Depends on what you mean by "unique". (This is a recurring theme: almost every problem about counting things (i.e. combinatorics) becomes much easier once you have a clear idea of what exactly you're trying to count. Obviously, if you're trying to count something without even knowing what it is, that's not going to be an easy task.)

The 43 quintillion number comes from this: hold the core in a fixed orientation (e.g. white top green front), and count the number of ways the edge pieces and corner pieces can be placed around it so that it's solvable. This doesn't count any configuration multiple times, but only if you take "configuration" to mean the exact colours on each of the facelets.

For instance, this considers H perm on the U layer (set up with M2 U M2 U2 M2 U M2) and H perm on the D layer (set up with M2 D M2 D2 M2 D M2) to be distinct positions.
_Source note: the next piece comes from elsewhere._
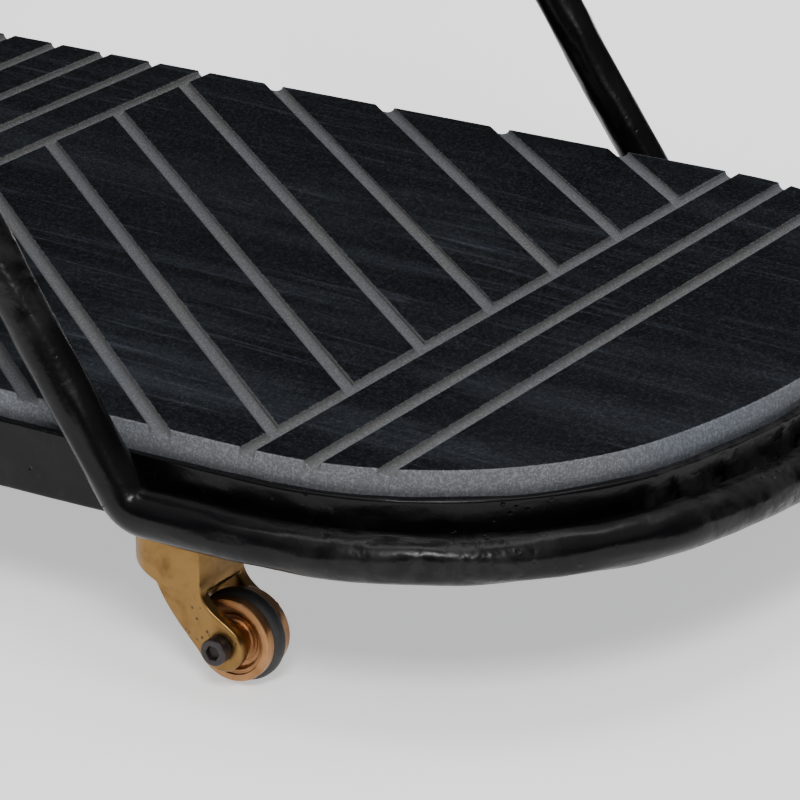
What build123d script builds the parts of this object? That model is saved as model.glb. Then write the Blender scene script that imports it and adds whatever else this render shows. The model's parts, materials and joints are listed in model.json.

Do you want to treat them as being equivalent instead? If you do, figure out exactly which kinds of equivalences you accept. Rotations? (All 24 rotations, or only some of them?) Reflections? Inverses?

Once you've decided on that, you can calculate the exact number of configurations with given symmetry/antisymmetry subgroups (or just look it up on kociemba.org), then use not-Burnside's lemma to calculate the number of equivalence classes (with respect to your chosen sense of "equivalence").